● **Task statement**
Reproduce the listing below in its entirety. Change nothing.

● **Collected material**
╭──

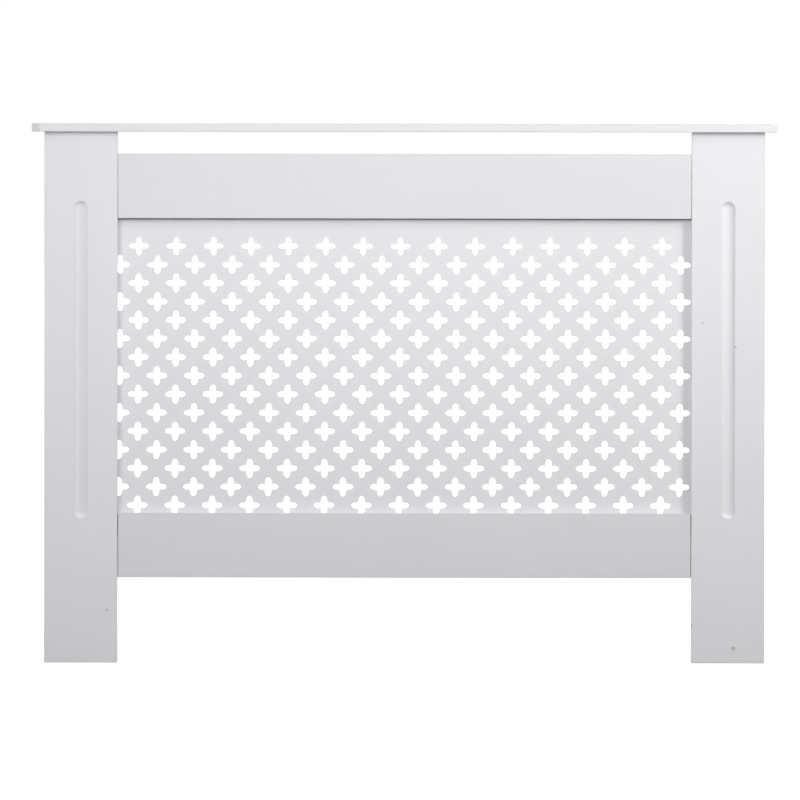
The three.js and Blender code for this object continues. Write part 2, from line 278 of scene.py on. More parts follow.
def node_in(tree, kind, inputs, **settings):
    """A shader node with its settings. An input is a value, or the output that feeds it."""
    made = tree.nodes.new(kind)
    for name, value in settings.items():
        setattr(made, name, value)
    for name, value in inputs.items():
        if isinstance(value, bpy.types.NodeSocket):
            tree.links.new(value, made.inputs[name])
        else:
            made.inputs[name].default_value = value
    return made


def math_in(tree, operation, first, second=0.0, third=0.0):
    """A math node's result."""
    inputs = {0: first, 1: second, 2: third}
    return node_in(tree, "ShaderNodeMath", inputs, operation=operation).outputs[0]


def vector_in(tree, operation, first, second=(0, 0, 0)):
    """A vector math node's result."""
    return node_in(tree, "ShaderNodeVectorMath", {0: first, 1: second}, operation=operation).outputs[0]


def noise_in(tree, vector, scale, detail=2.0):
    """A noise of so many waves to the metre, from 0 to 1."""
    inputs = {"Vector": vector, "Scale": scale, "Detail": detail}
    return node_in(tree, "ShaderNodeTexNoise", inputs).outputs[0]


def ramp_in(tree, value, low, high, to_low=0.0, to_high=1.0):
    """A value mapped from one range to another along a smooth step."""
    inputs = {"Value": value, "From Min": low, "From Max": high, "To Min": to_low, "To Max": to_high}
    return node_in(tree, "ShaderNodeMapRange", inputs, interpolation_type="SMOOTHSTEP").outputs[0]


def scaled_in(tree, vector, factor):
    """A vector or a colour times a factor."""
    inputs = {0: vector, "Scale": factor}
    return node_in(tree, "ShaderNodeVectorMath", inputs, operation="SCALE").outputs[0]


def mixed_in(tree, share, first, second):
    """A number that goes from the first to the second as the share goes from 0 to 1."""
    inputs = {0: share, "A": first, "B": second}
    return node_in(tree, "ShaderNodeMix", inputs, data_type="FLOAT").outputs[0]


def grouped_in(tree, group, **inputs):
    """The outputs of a node group with its inputs set."""
    return node_in(tree, "ShaderNodeGroup", inputs, node_tree=group).outputs


def new_group(name, inputs, outputs):
    """An empty node group with its sockets, and its input and output nodes."""
    tree = bpy.data.node_groups.new(name, "ShaderNodeTree")
    for in_out, sockets in (("INPUT", inputs), ("OUTPUT", outputs)):
        for socket, kind in sockets.items():
            tree.interface.new_socket(name=socket, in_out=in_out, socket_type=f"NodeSocket{kind}")
    return tree, tree.nodes.new("NodeGroupInput").outputs, tree.nodes.new("NodeGroupOutput").inputs


def build_sprayed_paint():
    """Sprayed satin paint on a board: cloudy tone, the fine peel that a spray gun leaves, and a drier,
    duller film along the board's arrises, where the coat is thinner. On a face, the way to the nearest
    arris is the middle one of the three distances to the sides of the board's box."""
    tree, given, result = new_group(
        "SprayedPaint",
        {"Vector": "Vector", "Paint": "Color", "Low": "Vector", "High": "Vector", "Mottle": "Float"},
        {"Color": "Color", "Roughness": "Float", "Height": "Float"},
    )
    middle = scaled_in(tree, vector_in(tree, "ADD", given["Low"], given["High"]), 0.5)
    half = vector_in(tree, "SUBTRACT", given["High"], middle)
    off_middle = vector_in(tree, "ABSOLUTE", vector_in(tree, "SUBTRACT", given["Vector"], middle))
    inside = node_in(tree, "ShaderNodeSeparateXYZ", {0: vector_in(tree, "SUBTRACT", half, off_middle)})
    x, y, z = inside.outputs
    lesser, greater = math_in(tree, "MINIMUM", x, y), math_in(tree, "MAXIMUM", x, y)
    to_arris = math_in(tree, "MAXIMUM", lesser, math_in(tree, "MINIMUM", greater, z))
    arris_mask = ramp_in(tree, to_arris, 0.0, 5 * mm, 1.0, 0.0)

    cloud = noise_in(tree, given["Vector"], 5, 3)
    streak = noise_in(tree, given["Vector"], 60, 2)
    peel = noise_in(tree, given["Vector"], 420, 2)
    ripple = noise_in(tree, given["Vector"], 130, 1)
    swing = math_in(tree, "SUBTRACT", math_in(tree, "MULTIPLY_ADD", streak, 0.4, cloud), 0.7)
    thin_coat = math_in(tree, "MULTIPLY_ADD", arris_mask, -0.02, 1.0)
    factor = math_in(tree, "MULTIPLY_ADD", swing, given["Mottle"], thin_coat)
    tree.links.new(scaled_in(tree, given["Paint"], factor), result["Color"])
    dull = math_in(tree, "ADD", arris_mask, streak)
    tree.links.new(math_in(tree, "MULTIPLY_ADD", dull, 0.1, paint_roughness), result["Roughness"])
    tree.links.new(math_in(tree, "MULTIPLY_ADD", ripple, 0.8, peel), result["Height"])
    return tree


def build_knock():
    """A small knock in the paint: a ragged spot round a point, dented in its middle, with a rim pushed up
    around it and a darker floor. Its distance from the point is shaken by a noise."""
    tree, given, result = new_group(
        "Knock",
        {"Vector": "Vector", "Point": "Vector", "Reach": "Float"},
        {"Tone": "Float", "Height": "Float"},
    )
    away = vector_in(tree, "SUBTRACT", given["Vector"], given["Point"])
    length = node_in(tree, "ShaderNodeVectorMath", {0: away}, operation="LENGTH").outputs["Value"]
    shaken = math_in(tree, "ADD", noise_in(tree, given["Vector"], 700, 2), 0.5)
    share = math_in(tree, "DIVIDE", math_in(tree, "MULTIPLY", length, shaken), given["Reach"])
    dent = ramp_in(tree, share, 0.2, 0.7, 1.0, 0.0)
    rim = ramp_in(tree, share, 0.6, 1.0, 1.0, 0.0)
    tree.links.new(ramp_in(tree, share, 0.3, 0.6, 0.72, 1.0), result["Tone"])
    tree.links.new(math_in(tree, "MULTIPLY_ADD", dent, -2.2, rim), result["Height"])
    return tree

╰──

● **Correct answer**
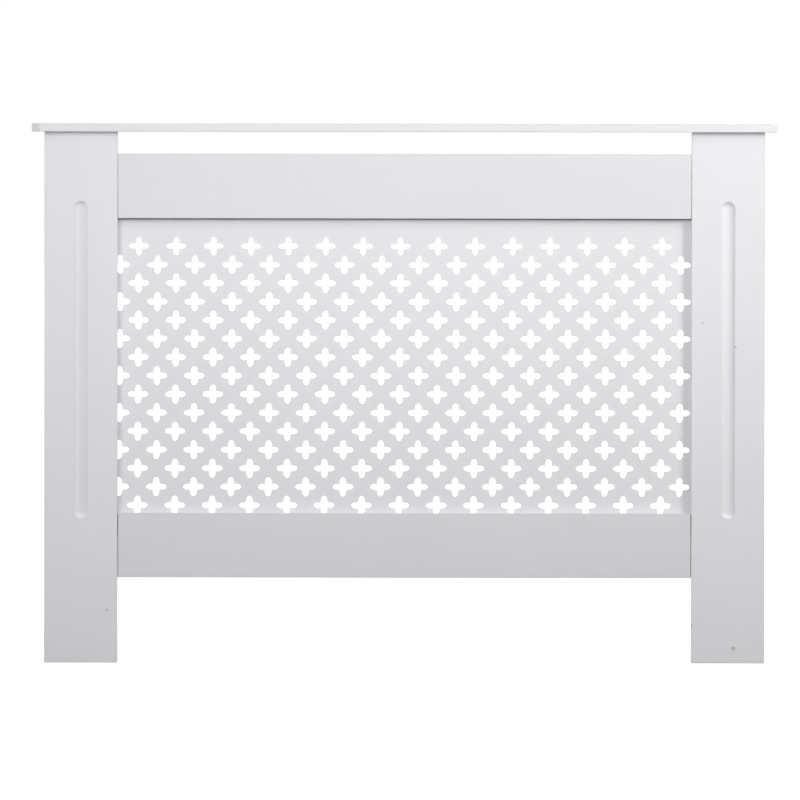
The three.js and Blender code for this object continues. Write part 2, from line 278 of scene.py on. More parts follow.
def node_in(tree, kind, inputs, **settings):
    """A shader node with its settings. An input is a value, or the output that feeds it."""
    made = tree.nodes.new(kind)
    for name, value in settings.items():
        setattr(made, name, value)
    for name, value in inputs.items():
        if isinstance(value, bpy.types.NodeSocket):
            tree.links.new(value, made.inputs[name])
        else:
            made.inputs[name].default_value = value
    return made


def math_in(tree, operation, first, second=0.0, third=0.0):
    """A math node's result."""
    inputs = {0: first, 1: second, 2: third}
    return node_in(tree, "ShaderNodeMath", inputs, operation=operation).outputs[0]


def vector_in(tree, operation, first, second=(0, 0, 0)):
    """A vector math node's result."""
    return node_in(tree, "ShaderNodeVectorMath", {0: first, 1: second}, operation=operation).outputs[0]


def noise_in(tree, vector, scale, detail=2.0):
    """A noise of so many waves to the metre, from 0 to 1."""
    inputs = {"Vector": vector, "Scale": scale, "Detail": detail}
    return node_in(tree, "ShaderNodeTexNoise", inputs).outputs[0]


def ramp_in(tree, value, low, high, to_low=0.0, to_high=1.0):
    """A value mapped from one range to another along a smooth step."""
    inputs = {"Value": value, "From Min": low, "From Max": high, "To Min": to_low, "To Max": to_high}
    return node_in(tree, "ShaderNodeMapRange", inputs, interpolation_type="SMOOTHSTEP").outputs[0]


def scaled_in(tree, vector, factor):
    """A vector or a colour times a factor."""
    inputs = {0: vector, "Scale": factor}
    return node_in(tree, "ShaderNodeVectorMath", inputs, operation="SCALE").outputs[0]


def mixed_in(tree, share, first, second):
    """A number that goes from the first to the second as the share goes from 0 to 1."""
    inputs = {0: share, "A": first, "B": second}
    return node_in(tree, "ShaderNodeMix", inputs, data_type="FLOAT").outputs[0]


def grouped_in(tree, group, **inputs):
    """The outputs of a node group with its inputs set."""
    return node_in(tree, "ShaderNodeGroup", inputs, node_tree=group).outputs


def new_group(name, inputs, outputs):
    """An empty node group with its sockets, and its input and output nodes."""
    tree = bpy.data.node_groups.new(name, "ShaderNodeTree")
    for in_out, sockets in (("INPUT", inputs), ("OUTPUT", outputs)):
        for socket, kind in sockets.items():
            tree.interface.new_socket(name=socket, in_out=in_out, socket_type=f"NodeSocket{kind}")
    return tree, tree.nodes.new("NodeGroupInput").outputs, tree.nodes.new("NodeGroupOutput").inputs


def build_sprayed_paint():
    """Sprayed satin paint on a board: cloudy tone, the fine peel that a spray gun leaves, and a drier,
    duller film along the board's arrises, where the coat is thinner. On a face, the way to the nearest
    arris is the middle one of the three distances to the sides of the board's box."""
    tree, given, result = new_group(
        "SprayedPaint",
        {"Vector": "Vector", "Paint": "Color", "Low": "Vector", "High": "Vector", "Mottle": "Float"},
        {"Color": "Color", "Roughness": "Float", "Height": "Float"},
    )
    middle = scaled_in(tree, vector_in(tree, "ADD", given["Low"], given["High"]), 0.5)
    half = vector_in(tree, "SUBTRACT", given["High"], middle)
    off_middle = vector_in(tree, "ABSOLUTE", vector_in(tree, "SUBTRACT", given["Vector"], middle))
    inside = node_in(tree, "ShaderNodeSeparateXYZ", {0: vector_in(tree, "SUBTRACT", half, off_middle)})
    x, y, z = inside.outputs
    lesser, greater = math_in(tree, "MINIMUM", x, y), math_in(tree, "MAXIMUM", x, y)
    to_arris = math_in(tree, "MAXIMUM", lesser, math_in(tree, "MINIMUM", greater, z))
    arris_mask = ramp_in(tree, to_arris, 0.0, 5 * mm, 1.0, 0.0)

    cloud = noise_in(tree, given["Vector"], 5, 3)
    streak = noise_in(tree, given["Vector"], 60, 2)
    peel = noise_in(tree, given["Vector"], 420, 2)
    ripple = noise_in(tree, given["Vector"], 130, 1)
    swing = math_in(tree, "SUBTRACT", math_in(tree, "MULTIPLY_ADD", streak, 0.4, cloud), 0.7)
    thin_coat = math_in(tree, "MULTIPLY_ADD", arris_mask, -0.02, 1.0)
    factor = math_in(tree, "MULTIPLY_ADD", swing, given["Mottle"], thin_coat)
    tree.links.new(scaled_in(tree, given["Paint"], factor), result["Color"])
    dull = math_in(tree, "ADD", arris_mask, streak)
    tree.links.new(math_in(tree, "MULTIPLY_ADD", dull, 0.1, paint_roughness), result["Roughness"])
    tree.links.new(math_in(tree, "MULTIPLY_ADD", ripple, 0.8, peel), result["Height"])
    return tree


def build_knock():
    """A small knock in the paint: a ragged spot round a point, dented in its middle, with a rim pushed up
    around it and a darker floor. Its distance from the point is shaken by a noise."""
    tree, given, result = new_group(
        "Knock",
        {"Vector": "Vector", "Point": "Vector", "Reach": "Float"},
        {"Tone": "Float", "Height": "Float"},
    )
    away = vector_in(tree, "SUBTRACT", given["Vector"], given["Point"])
    length = node_in(tree, "ShaderNodeVectorMath", {0: away}, operation="LENGTH").outputs["Value"]
    shaken = math_in(tree, "ADD", noise_in(tree, given["Vector"], 700, 2), 0.5)
    share = math_in(tree, "DIVIDE", math_in(tree, "MULTIPLY", length, shaken), given["Reach"])
    dent = ramp_in(tree, share, 0.2, 0.7, 1.0, 0.0)
    rim = ramp_in(tree, share, 0.6, 1.0, 1.0, 0.0)
    tree.links.new(ramp_in(tree, share, 0.3, 0.6, 0.72, 1.0), result["Tone"])
    tree.links.new(math_in(tree, "MULTIPLY_ADD", dent, -2.2, rim), result["Height"])
    return tree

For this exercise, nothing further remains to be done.